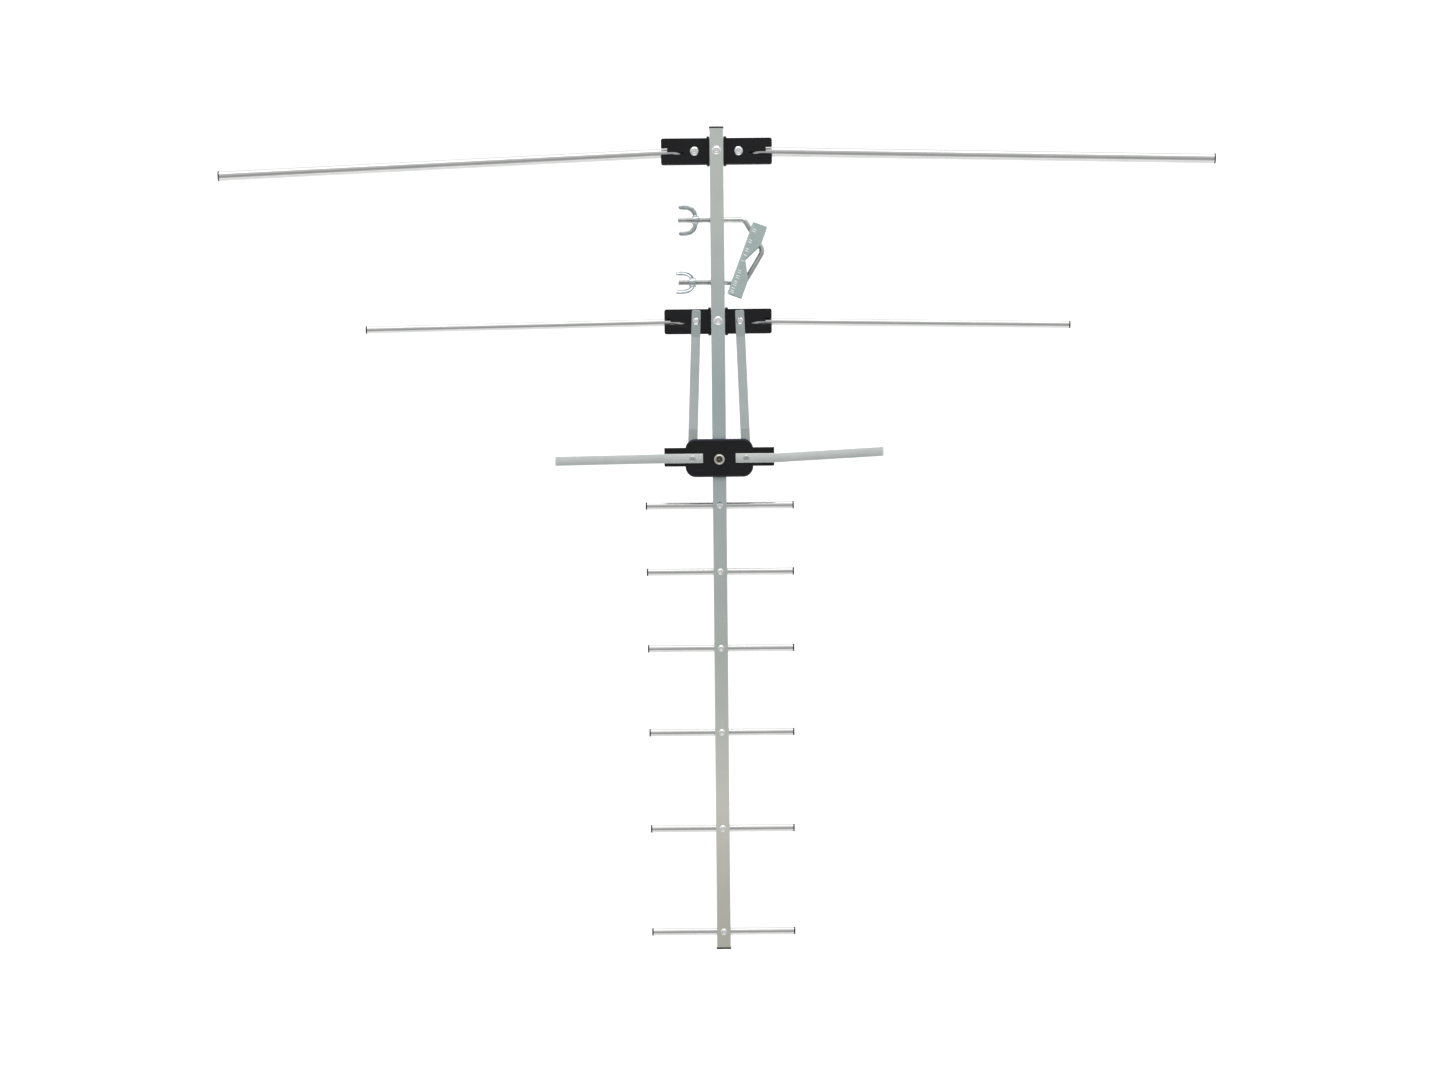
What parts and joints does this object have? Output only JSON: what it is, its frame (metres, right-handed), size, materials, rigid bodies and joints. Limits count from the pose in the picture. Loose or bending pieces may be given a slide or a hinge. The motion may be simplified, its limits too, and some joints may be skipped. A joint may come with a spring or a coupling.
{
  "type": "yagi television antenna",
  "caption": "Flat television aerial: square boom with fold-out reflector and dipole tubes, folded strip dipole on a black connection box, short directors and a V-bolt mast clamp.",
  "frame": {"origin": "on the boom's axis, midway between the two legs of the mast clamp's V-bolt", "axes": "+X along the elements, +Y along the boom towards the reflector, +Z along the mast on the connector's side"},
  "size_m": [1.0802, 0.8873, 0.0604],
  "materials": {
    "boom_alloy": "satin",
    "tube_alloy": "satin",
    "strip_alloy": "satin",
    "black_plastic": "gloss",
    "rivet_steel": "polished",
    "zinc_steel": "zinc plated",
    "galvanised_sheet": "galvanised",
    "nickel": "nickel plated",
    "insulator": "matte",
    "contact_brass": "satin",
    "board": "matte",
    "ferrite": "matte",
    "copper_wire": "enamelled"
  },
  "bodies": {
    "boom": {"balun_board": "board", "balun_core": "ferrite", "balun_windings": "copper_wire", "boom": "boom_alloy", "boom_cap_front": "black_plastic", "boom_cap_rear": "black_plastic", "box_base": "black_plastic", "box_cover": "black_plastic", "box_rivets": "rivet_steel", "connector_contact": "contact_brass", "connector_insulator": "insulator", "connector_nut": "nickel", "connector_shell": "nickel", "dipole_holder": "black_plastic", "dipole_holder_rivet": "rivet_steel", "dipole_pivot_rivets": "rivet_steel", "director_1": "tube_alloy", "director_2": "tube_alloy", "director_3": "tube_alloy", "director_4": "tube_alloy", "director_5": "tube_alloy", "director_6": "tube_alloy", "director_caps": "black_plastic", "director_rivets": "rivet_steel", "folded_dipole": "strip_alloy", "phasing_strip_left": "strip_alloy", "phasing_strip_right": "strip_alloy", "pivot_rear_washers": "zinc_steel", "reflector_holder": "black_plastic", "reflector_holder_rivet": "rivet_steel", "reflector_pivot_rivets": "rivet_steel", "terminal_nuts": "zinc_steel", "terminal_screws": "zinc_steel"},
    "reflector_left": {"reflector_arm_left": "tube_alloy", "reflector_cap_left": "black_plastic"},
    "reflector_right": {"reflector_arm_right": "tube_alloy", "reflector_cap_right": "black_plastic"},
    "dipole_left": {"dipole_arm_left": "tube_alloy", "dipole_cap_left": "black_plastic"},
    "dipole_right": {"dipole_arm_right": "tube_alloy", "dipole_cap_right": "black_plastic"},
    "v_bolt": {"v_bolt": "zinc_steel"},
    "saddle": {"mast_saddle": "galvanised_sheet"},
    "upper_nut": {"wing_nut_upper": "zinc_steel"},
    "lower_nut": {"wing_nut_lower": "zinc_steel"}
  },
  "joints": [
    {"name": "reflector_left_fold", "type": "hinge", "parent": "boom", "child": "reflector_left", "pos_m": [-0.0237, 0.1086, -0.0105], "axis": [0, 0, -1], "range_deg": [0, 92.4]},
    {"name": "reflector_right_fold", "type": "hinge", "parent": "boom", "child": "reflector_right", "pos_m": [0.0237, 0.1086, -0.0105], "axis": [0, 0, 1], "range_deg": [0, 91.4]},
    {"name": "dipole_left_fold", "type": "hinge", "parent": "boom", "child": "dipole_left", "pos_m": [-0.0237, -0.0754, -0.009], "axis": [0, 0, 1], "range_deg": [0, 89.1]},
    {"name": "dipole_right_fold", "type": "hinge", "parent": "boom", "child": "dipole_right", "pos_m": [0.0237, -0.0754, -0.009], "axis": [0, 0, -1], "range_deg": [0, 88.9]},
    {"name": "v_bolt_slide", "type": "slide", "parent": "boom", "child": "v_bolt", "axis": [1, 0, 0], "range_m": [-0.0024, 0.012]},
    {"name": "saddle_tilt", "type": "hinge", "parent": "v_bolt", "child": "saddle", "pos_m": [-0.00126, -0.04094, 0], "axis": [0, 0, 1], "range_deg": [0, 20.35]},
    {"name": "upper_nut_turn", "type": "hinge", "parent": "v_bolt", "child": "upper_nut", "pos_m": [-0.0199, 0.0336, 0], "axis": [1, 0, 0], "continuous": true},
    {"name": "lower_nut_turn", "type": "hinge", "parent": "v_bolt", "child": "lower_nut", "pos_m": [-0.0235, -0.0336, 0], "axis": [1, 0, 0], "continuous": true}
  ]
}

## OBJECTIVE
Find each line holding the word "bodies" and copy it.

## SOLVED PROBLEM
What parts and joints does this object have? Output only JSON: what it is, its frame (metres, right-handed), size, materials, rigid bodies and joints. Limits count from the pose in the picture. Loose or bending pieces may be given a slide or a hinge. The motion may be simplified, its limits too, and some joints may be skipped. A joint may come with a spring or a coupling.
  "bodies": {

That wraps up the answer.